▶ [Exercise description]: Repeat the whole listing exactly as written.

▶ [Data segment]:
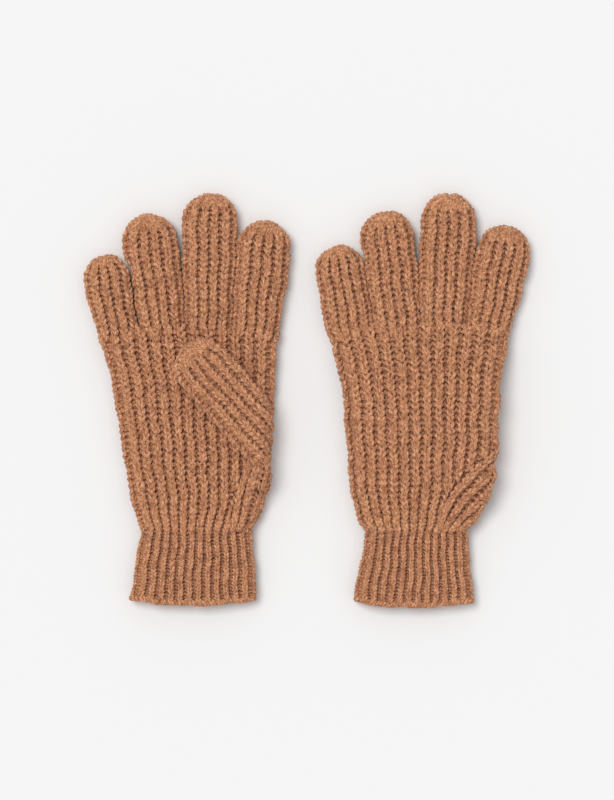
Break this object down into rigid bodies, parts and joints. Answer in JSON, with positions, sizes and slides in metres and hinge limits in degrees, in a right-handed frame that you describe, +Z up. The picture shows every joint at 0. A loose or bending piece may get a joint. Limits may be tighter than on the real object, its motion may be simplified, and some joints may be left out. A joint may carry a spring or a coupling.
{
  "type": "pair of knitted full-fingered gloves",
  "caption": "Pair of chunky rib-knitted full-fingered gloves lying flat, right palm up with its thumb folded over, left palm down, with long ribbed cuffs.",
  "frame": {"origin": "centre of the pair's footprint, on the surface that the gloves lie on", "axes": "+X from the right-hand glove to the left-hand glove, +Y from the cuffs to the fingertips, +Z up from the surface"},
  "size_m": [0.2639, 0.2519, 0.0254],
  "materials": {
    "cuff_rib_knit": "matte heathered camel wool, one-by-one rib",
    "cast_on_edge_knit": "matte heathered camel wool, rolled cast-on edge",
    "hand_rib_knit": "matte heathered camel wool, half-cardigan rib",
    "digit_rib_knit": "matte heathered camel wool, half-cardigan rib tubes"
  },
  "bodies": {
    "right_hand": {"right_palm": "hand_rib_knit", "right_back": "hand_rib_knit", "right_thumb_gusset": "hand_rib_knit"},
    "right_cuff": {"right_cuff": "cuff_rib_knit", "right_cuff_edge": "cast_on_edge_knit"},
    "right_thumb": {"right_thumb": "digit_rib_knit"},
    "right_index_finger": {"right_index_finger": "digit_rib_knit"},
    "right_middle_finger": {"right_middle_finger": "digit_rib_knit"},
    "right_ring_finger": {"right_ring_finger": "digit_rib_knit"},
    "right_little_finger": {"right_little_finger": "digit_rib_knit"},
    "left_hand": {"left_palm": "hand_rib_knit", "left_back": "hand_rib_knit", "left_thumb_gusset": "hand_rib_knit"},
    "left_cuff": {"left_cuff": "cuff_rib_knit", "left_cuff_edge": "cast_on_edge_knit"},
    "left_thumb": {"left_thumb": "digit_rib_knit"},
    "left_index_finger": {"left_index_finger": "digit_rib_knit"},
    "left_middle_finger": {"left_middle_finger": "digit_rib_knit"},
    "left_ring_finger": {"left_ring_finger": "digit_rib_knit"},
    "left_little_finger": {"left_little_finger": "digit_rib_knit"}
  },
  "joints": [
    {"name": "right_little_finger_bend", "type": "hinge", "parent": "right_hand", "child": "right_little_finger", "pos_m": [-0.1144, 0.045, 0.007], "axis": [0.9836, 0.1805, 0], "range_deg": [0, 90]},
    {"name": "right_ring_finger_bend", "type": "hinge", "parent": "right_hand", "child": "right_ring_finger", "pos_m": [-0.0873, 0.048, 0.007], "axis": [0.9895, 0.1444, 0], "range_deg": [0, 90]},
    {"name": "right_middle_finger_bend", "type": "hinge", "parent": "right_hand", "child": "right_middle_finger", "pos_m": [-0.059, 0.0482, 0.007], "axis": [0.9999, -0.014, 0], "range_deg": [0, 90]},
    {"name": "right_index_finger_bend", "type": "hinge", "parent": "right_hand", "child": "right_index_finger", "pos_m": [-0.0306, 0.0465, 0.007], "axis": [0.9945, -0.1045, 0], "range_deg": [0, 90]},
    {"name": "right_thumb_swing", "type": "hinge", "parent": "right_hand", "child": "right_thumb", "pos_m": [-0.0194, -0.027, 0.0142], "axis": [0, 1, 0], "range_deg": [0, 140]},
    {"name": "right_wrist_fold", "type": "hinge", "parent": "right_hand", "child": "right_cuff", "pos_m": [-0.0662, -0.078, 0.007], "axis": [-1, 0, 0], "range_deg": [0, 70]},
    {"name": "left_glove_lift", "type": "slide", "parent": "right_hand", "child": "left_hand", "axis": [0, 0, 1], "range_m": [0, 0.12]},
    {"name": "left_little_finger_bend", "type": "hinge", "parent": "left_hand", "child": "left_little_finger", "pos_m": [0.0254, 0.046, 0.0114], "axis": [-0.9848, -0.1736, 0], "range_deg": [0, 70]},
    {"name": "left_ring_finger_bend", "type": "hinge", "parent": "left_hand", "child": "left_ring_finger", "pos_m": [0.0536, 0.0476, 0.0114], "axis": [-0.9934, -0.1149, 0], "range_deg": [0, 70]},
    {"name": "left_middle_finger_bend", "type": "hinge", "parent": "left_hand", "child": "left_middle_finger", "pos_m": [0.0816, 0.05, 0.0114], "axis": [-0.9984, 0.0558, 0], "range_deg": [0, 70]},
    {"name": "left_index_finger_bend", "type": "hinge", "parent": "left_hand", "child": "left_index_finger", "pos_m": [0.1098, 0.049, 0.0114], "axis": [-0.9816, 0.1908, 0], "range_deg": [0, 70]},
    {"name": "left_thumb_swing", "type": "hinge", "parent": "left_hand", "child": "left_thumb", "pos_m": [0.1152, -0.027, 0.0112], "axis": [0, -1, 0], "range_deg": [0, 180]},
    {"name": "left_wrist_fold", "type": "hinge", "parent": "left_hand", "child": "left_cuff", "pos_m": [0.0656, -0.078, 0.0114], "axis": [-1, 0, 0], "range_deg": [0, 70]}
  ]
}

▶ [Response below]:
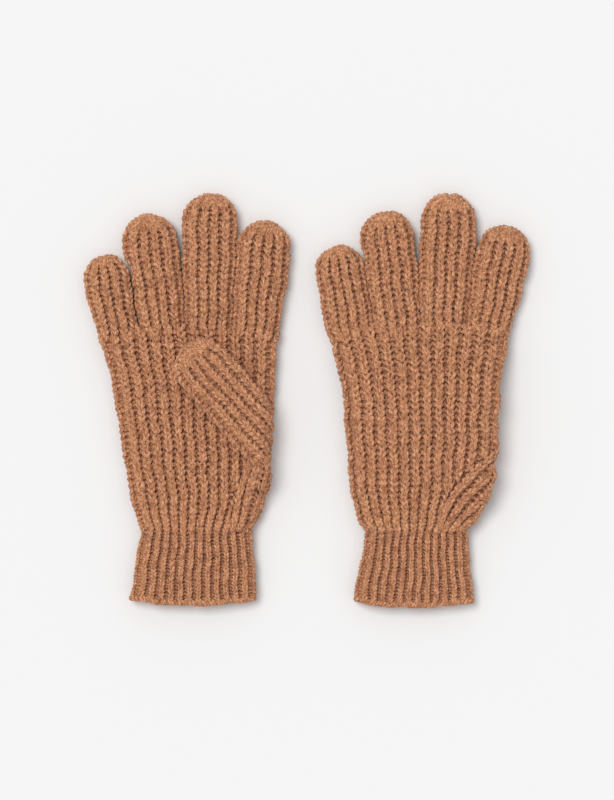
Break this object down into rigid bodies, parts and joints. Answer in JSON, with positions, sizes and slides in metres and hinge limits in degrees, in a right-handed frame that you describe, +Z up. The picture shows every joint at 0. A loose or bending piece may get a joint. Limits may be tighter than on the real object, its motion may be simplified, and some joints may be left out. A joint may carry a spring or a coupling.
{
  "type": "pair of knitted full-fingered gloves",
  "caption": "Pair of chunky rib-knitted full-fingered gloves lying flat, right palm up with its thumb folded over, left palm down, with long ribbed cuffs.",
  "frame": {"origin": "centre of the pair's footprint, on the surface that the gloves lie on", "axes": "+X from the right-hand glove to the left-hand glove, +Y from the cuffs to the fingertips, +Z up from the surface"},
  "size_m": [0.2639, 0.2519, 0.0254],
  "materials": {
    "cuff_rib_knit": "matte heathered camel wool, one-by-one rib",
    "cast_on_edge_knit": "matte heathered camel wool, rolled cast-on edge",
    "hand_rib_knit": "matte heathered camel wool, half-cardigan rib",
    "digit_rib_knit": "matte heathered camel wool, half-cardigan rib tubes"
  },
  "bodies": {
    "right_hand": {"right_palm": "hand_rib_knit", "right_back": "hand_rib_knit", "right_thumb_gusset": "hand_rib_knit"},
    "right_cuff": {"right_cuff": "cuff_rib_knit", "right_cuff_edge": "cast_on_edge_knit"},
    "right_thumb": {"right_thumb": "digit_rib_knit"},
    "right_index_finger": {"right_index_finger": "digit_rib_knit"},
    "right_middle_finger": {"right_middle_finger": "digit_rib_knit"},
    "right_ring_finger": {"right_ring_finger": "digit_rib_knit"},
    "right_little_finger": {"right_little_finger": "digit_rib_knit"},
    "left_hand": {"left_palm": "hand_rib_knit", "left_back": "hand_rib_knit", "left_thumb_gusset": "hand_rib_knit"},
    "left_cuff": {"left_cuff": "cuff_rib_knit", "left_cuff_edge": "cast_on_edge_knit"},
    "left_thumb": {"left_thumb": "digit_rib_knit"},
    "left_index_finger": {"left_index_finger": "digit_rib_knit"},
    "left_middle_finger": {"left_middle_finger": "digit_rib_knit"},
    "left_ring_finger": {"left_ring_finger": "digit_rib_knit"},
    "left_little_finger": {"left_little_finger": "digit_rib_knit"}
  },
  "joints": [
    {"name": "right_little_finger_bend", "type": "hinge", "parent": "right_hand", "child": "right_little_finger", "pos_m": [-0.1144, 0.045, 0.007], "axis": [0.9836, 0.1805, 0], "range_deg": [0, 90]},
    {"name": "right_ring_finger_bend", "type": "hinge", "parent": "right_hand", "child": "right_ring_finger", "pos_m": [-0.0873, 0.048, 0.007], "axis": [0.9895, 0.1444, 0], "range_deg": [0, 90]},
    {"name": "right_middle_finger_bend", "type": "hinge", "parent": "right_hand", "child": "right_middle_finger", "pos_m": [-0.059, 0.0482, 0.007], "axis": [0.9999, -0.014, 0], "range_deg": [0, 90]},
    {"name": "right_index_finger_bend", "type": "hinge", "parent": "right_hand", "child": "right_index_finger", "pos_m": [-0.0306, 0.0465, 0.007], "axis": [0.9945, -0.1045, 0], "range_deg": [0, 90]},
    {"name": "right_thumb_swing", "type": "hinge", "parent": "right_hand", "child": "right_thumb", "pos_m": [-0.0194, -0.027, 0.0142], "axis": [0, 1, 0], "range_deg": [0, 140]},
    {"name": "right_wrist_fold", "type": "hinge", "parent": "right_hand", "child": "right_cuff", "pos_m": [-0.0662, -0.078, 0.007], "axis": [-1, 0, 0], "range_deg": [0, 70]},
    {"name": "left_glove_lift", "type": "slide", "parent": "right_hand", "child": "left_hand", "axis": [0, 0, 1], "range_m": [0, 0.12]},
    {"name": "left_little_finger_bend", "type": "hinge", "parent": "left_hand", "child": "left_little_finger", "pos_m": [0.0254, 0.046, 0.0114], "axis": [-0.9848, -0.1736, 0], "range_deg": [0, 70]},
    {"name": "left_ring_finger_bend", "type": "hinge", "parent": "left_hand", "child": "left_ring_finger", "pos_m": [0.0536, 0.0476, 0.0114], "axis": [-0.9934, -0.1149, 0], "range_deg": [0, 70]},
    {"name": "left_middle_finger_bend", "type": "hinge", "parent": "left_hand", "child": "left_middle_finger", "pos_m": [0.0816, 0.05, 0.0114], "axis": [-0.9984, 0.0558, 0], "range_deg": [0, 70]},
    {"name": "left_index_finger_bend", "type": "hinge", "parent": "left_hand", "child": "left_index_finger", "pos_m": [0.1098, 0.049, 0.0114], "axis": [-0.9816, 0.1908, 0], "range_deg": [0, 70]},
    {"name": "left_thumb_swing", "type": "hinge", "parent": "left_hand", "child": "left_thumb", "pos_m": [0.1152, -0.027, 0.0112], "axis": [0, -1, 0], "range_deg": [0, 180]},
    {"name": "left_wrist_fold", "type": "hinge", "parent": "left_hand", "child": "left_cuff", "pos_m": [0.0656, -0.078, 0.0114], "axis": [-1, 0, 0], "range_deg": [0, 70]}
  ]
}